Instructions to follow:
Please output the data below exactly as given, starting at its first line and stopping after the line that contains "const KEEPER_CORNER = 2.6;".

Collected material:
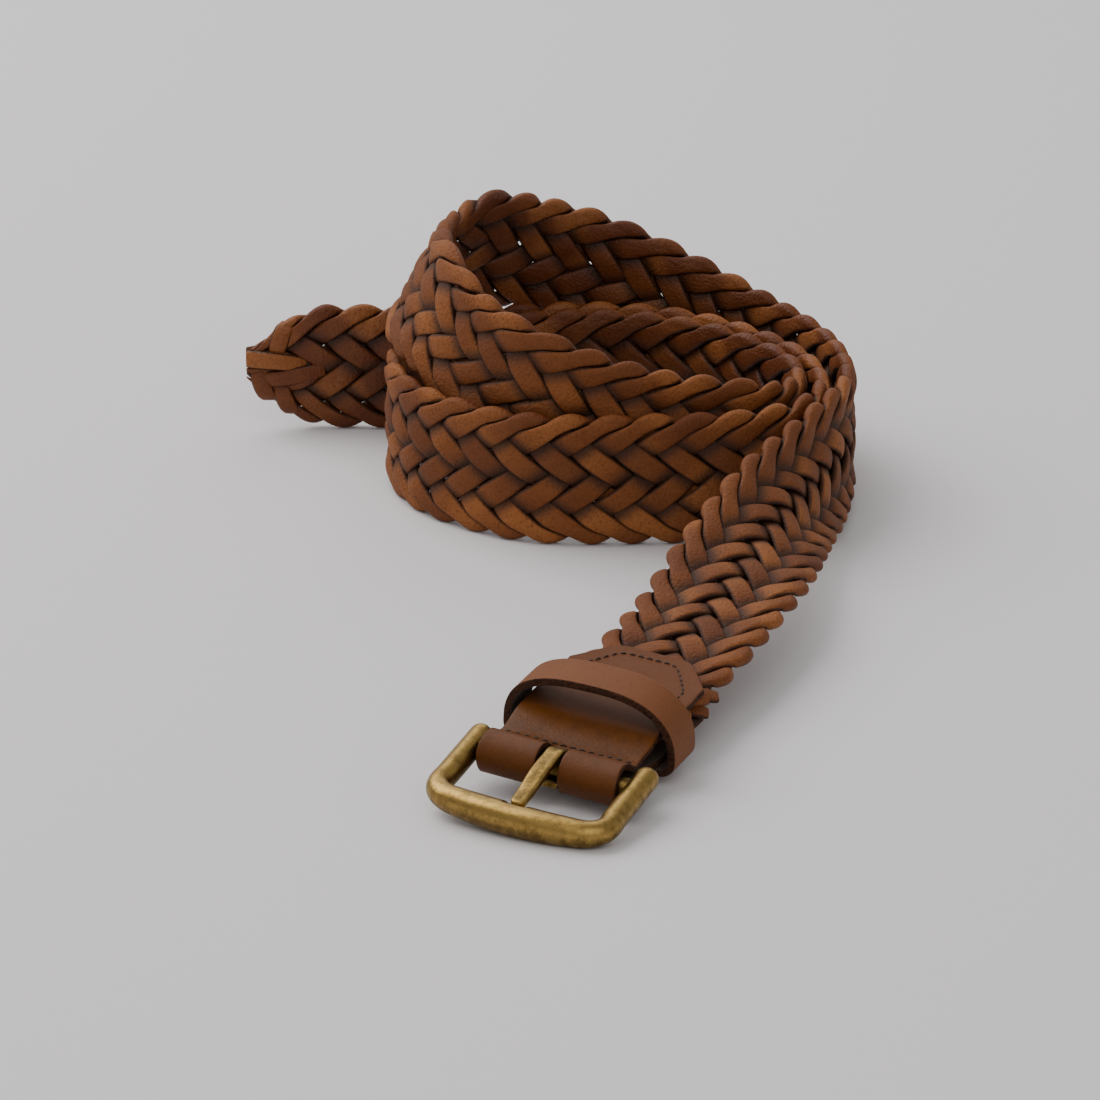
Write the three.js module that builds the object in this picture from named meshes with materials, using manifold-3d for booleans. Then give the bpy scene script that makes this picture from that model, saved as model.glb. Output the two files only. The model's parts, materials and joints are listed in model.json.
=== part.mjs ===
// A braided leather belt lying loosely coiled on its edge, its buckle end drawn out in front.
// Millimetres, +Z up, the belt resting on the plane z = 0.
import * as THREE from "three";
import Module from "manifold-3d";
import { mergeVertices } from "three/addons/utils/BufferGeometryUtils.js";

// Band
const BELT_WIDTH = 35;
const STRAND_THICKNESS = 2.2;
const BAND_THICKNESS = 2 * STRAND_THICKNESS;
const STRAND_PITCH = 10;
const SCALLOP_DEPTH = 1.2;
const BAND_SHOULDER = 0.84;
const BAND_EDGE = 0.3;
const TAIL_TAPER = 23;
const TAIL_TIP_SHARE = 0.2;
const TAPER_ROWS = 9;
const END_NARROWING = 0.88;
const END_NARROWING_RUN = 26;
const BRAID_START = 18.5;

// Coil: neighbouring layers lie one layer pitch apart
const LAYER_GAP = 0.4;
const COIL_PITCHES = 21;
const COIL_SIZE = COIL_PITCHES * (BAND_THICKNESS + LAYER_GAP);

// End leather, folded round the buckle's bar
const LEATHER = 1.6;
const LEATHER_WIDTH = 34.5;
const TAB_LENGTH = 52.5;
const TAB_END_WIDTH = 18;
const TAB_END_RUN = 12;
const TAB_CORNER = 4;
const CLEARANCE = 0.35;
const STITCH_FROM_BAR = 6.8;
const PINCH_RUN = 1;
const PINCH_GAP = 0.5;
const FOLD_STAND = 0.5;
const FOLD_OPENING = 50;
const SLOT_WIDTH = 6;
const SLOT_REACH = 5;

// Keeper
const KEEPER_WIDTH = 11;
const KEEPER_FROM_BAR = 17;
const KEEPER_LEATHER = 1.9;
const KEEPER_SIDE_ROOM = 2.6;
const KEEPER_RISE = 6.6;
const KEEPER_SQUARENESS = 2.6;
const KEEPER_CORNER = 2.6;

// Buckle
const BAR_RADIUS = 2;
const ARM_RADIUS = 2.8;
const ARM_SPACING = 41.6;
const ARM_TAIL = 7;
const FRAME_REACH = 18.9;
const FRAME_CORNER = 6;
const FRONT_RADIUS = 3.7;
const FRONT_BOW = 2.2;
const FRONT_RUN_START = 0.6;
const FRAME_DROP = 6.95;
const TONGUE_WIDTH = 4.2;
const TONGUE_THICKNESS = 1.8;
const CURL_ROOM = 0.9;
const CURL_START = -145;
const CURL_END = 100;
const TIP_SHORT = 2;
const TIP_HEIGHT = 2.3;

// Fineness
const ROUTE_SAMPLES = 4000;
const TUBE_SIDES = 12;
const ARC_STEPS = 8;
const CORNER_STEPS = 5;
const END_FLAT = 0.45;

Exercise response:
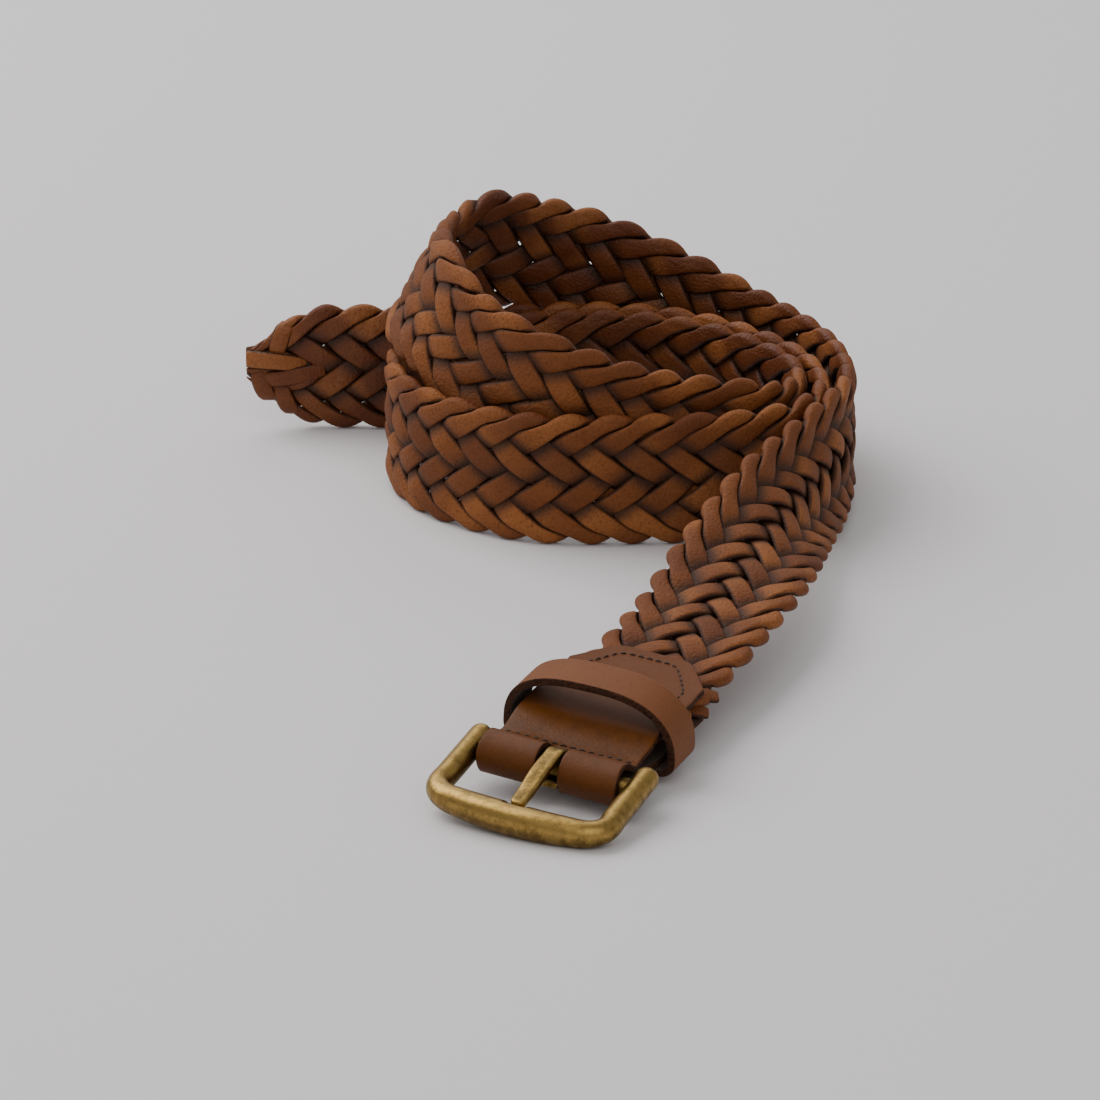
Write the three.js module that builds the object in this picture from named meshes with materials, using manifold-3d for booleans. Then give the bpy scene script that makes this picture from that model, saved as model.glb. Output the two files only. The model's parts, materials and joints are listed in model.json.
=== part.mjs ===
// A braided leather belt lying loosely coiled on its edge, its buckle end drawn out in front.
// Millimetres, +Z up, the belt resting on the plane z = 0.
import * as THREE from "three";
import Module from "manifold-3d";
import { mergeVertices } from "three/addons/utils/BufferGeometryUtils.js";

// Band
const BELT_WIDTH = 35;
const STRAND_THICKNESS = 2.2;
const BAND_THICKNESS = 2 * STRAND_THICKNESS;
const STRAND_PITCH = 10;
const SCALLOP_DEPTH = 1.2;
const BAND_SHOULDER = 0.84;
const BAND_EDGE = 0.3;
const TAIL_TAPER = 23;
const TAIL_TIP_SHARE = 0.2;
const TAPER_ROWS = 9;
const END_NARROWING = 0.88;
const END_NARROWING_RUN = 26;
const BRAID_START = 18.5;

// Coil: neighbouring layers lie one layer pitch apart
const LAYER_GAP = 0.4;
const COIL_PITCHES = 21;
const COIL_SIZE = COIL_PITCHES * (BAND_THICKNESS + LAYER_GAP);

// End leather, folded round the buckle's bar
const LEATHER = 1.6;
const LEATHER_WIDTH = 34.5;
const TAB_LENGTH = 52.5;
const TAB_END_WIDTH = 18;
const TAB_END_RUN = 12;
const TAB_CORNER = 4;
const CLEARANCE = 0.35;
const STITCH_FROM_BAR = 6.8;
const PINCH_RUN = 1;
const PINCH_GAP = 0.5;
const FOLD_STAND = 0.5;
const FOLD_OPENING = 50;
const SLOT_WIDTH = 6;
const SLOT_REACH = 5;

// Keeper
const KEEPER_WIDTH = 11;
const KEEPER_FROM_BAR = 17;
const KEEPER_LEATHER = 1.9;
const KEEPER_SIDE_ROOM = 2.6;
const KEEPER_RISE = 6.6;
const KEEPER_SQUARENESS = 2.6;
const KEEPER_CORNER = 2.6;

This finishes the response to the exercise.